Can be taken for granted; prone to jealousy or contempt if not nurtured or respected.

My take:

This is the first love we experience as humans. As a baby or child, with our favorite blanket or toy, we show what storge love really is. 

phileo | φιλία

(Philia) Friendship: Lewis considers this the least natural of the loves but highly valued as the love of the chosen. It arises among friends who share a common interest or activity. Think of Philadelphia, the city of brotherly love.


  • Based on shared interests or pursuits
  • Involves companionship, dialogue, and camaraderie
  • Less influenced by emotions or physical attraction


Can exclude others, leading to cliques or elitism; requires maintenance and mutual growth.

My take:

This was the love that Jonathan and David shared in the Bible. C.S. Lewis mentions that you’re lucky if you experience this more than once in a lifetime. This is the love I have for my battle buddies.  

eros | ἔρως

(Eros) Romantic Love: This is the love of being in love, an intense desire for union with another person. It goes beyond sexual attraction to include the longing for emotional connection and unity.


  • Deep emotional connection
  • Desire for intimacy and union
  • Often accompanied by jealousy and possessiveness


Can lead to obsession or dependency if not balanced with other forms of love; may diminish over time without effort to sustain it.

My take:

This is where society gets confused. We teach people that love is the one to seek and find, only to be hurt over and over again. This love can be fickle. This is where couples begin their journey, and it is often the same place where their journey ends. 

agape | ἀγάπη

(Aga-pay) Charity: This is the highest form of love, unconditional and selfless, that seeks the well-being of others without expecting anything in return. It is closely associated with Christian love.


  • Unconditional, sacrificial love
  • Not based on merit of the person loved
  • Involves forgiveness and mercy


Difficult to practice consistently due to its selfless nature; can be exploited by others.

My take:

This is TRUE love. This is where love lasts and what we should strive for. This is the love I wish I had known about 30 years ago. 

Unconditional love is easy to say but difficult to grasp. Unconditional means without conditions. We say this during our wedding vows but often don’t mean it. I love you until, unless, except, only if, and if, is NOT agape love. 
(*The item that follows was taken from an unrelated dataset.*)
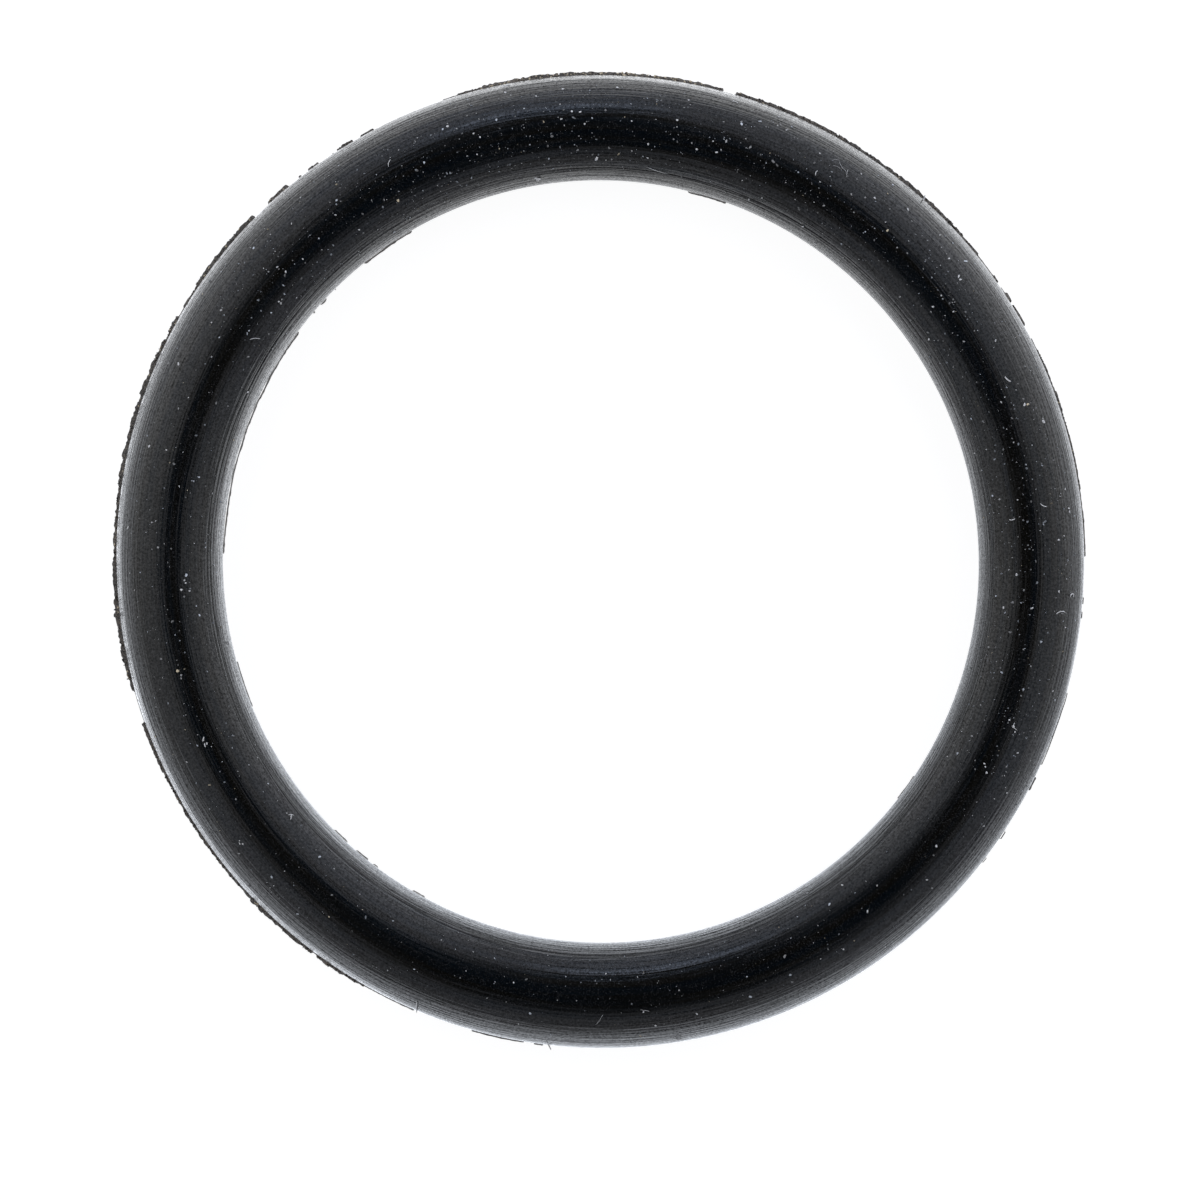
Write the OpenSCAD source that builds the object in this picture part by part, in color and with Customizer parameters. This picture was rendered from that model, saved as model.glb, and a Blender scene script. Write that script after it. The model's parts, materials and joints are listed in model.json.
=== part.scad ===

Even parents have trouble with this kind of love for their children. 

The Greatest Commandment

The great commandment is highlighted in the Gospels of Matthew, Mark, and Luke, where the Lord Jesus Christ is asked about the greatest commandment in the Law. His response emphasizes the foundational importance of love in the Christian faith.

Here’s how Jesus Christ describes the greatest commandment:

Love God: 

   – Matthew 22:37-38 (NIV): Jesus replied: “‘Love the Lord your God with all your heart and with all your soul and with all your mind.’ This is the first and greatest commandment.”

   – Mark 12:29-30 (NIV): “The most important one,” answered Jesus, “is this: ‘Hear, O Israel: The Lord our God, the Lord is one. Love the Lord your God with all your heart and with all your soul and with all your mind and with all your strength.'”

Love Your Neighbor:

   – Matthew 22:39 (NIV): “And the second is like it: ‘Love your neighbor as yourself.'”

   – Mark 12:31 (NIV): “The second is this: ‘Love your neighbor as yourself.’ There is no commandment greater than these.”

In Luke’s Gospel, the parable of the Good Samaritan follows Jesus’ affirmation of these commandments, illustrating who a neighbor is and how to love them. These two commandments summarize the essence of the Law and the Prophets, emphasizing that love—both for God and for others—is the foundation of Christian ethics and morality.

Christian Love

A Benedictine Abbot

A Benedictine Abbot came to Corpus Christi Catholic Church for a Lenten Parish Mission. He spoke for 3 days on Human Dignity, Self-Esteem, and the Imago Dei. 

One of the topics that stood out to me was where we find our self-esteem and personal value. 

“We need to think well of ourselves to be fully alive, but we’re going after it in the wrong ways in our culture.”

“The primary, most fundamental way to think well of yourself is that we are made in the image of God.”

The key message of the Abbot was to convey that. if we don’t love ourselves we will fail in the commandment given to us as Christians by Jesus.

How does the Lord love?

Most Christians know the famous scripture verse John 3:16, but what was the translation of the word Love?

It was agape.

I once told a young lady that a person of faith is a person constantly growing and changing. We are all called to grow. We should be growing our familial relationships associated with storge towards agape. We should be cultivating our philia relationships towards agape. Our intimate and eros relationships should be pointed towards agape

I want to emphasize agape one last time: it’s unconditional, without conditions, no exceptions, absolute, unrestricted, unqualified, unlimited, unconditional, complete, total, unfettered, unbounded, wholehearted, unconditional, unreserved, unmitigated, unmerited, and merciful.

Christian love

Final Thoughts:

How challenging is it to love something, someone, or even ourselves unconditionally?

Do we even know what love is?

I believe we’ve twisted the meaning of love and have difficulty defining it.

Tragically, self-love becomes impossible in the absence of an understanding of what it means to love.

Take a moment to self-reflect while praying, and ask God which qualities of love you need to grow in the most now. Consider one concrete area of your life where you can put this into practice immediately!

If we can’t love ourselves, how can we love God?

How can we love our neighbor? Who is your neighbor?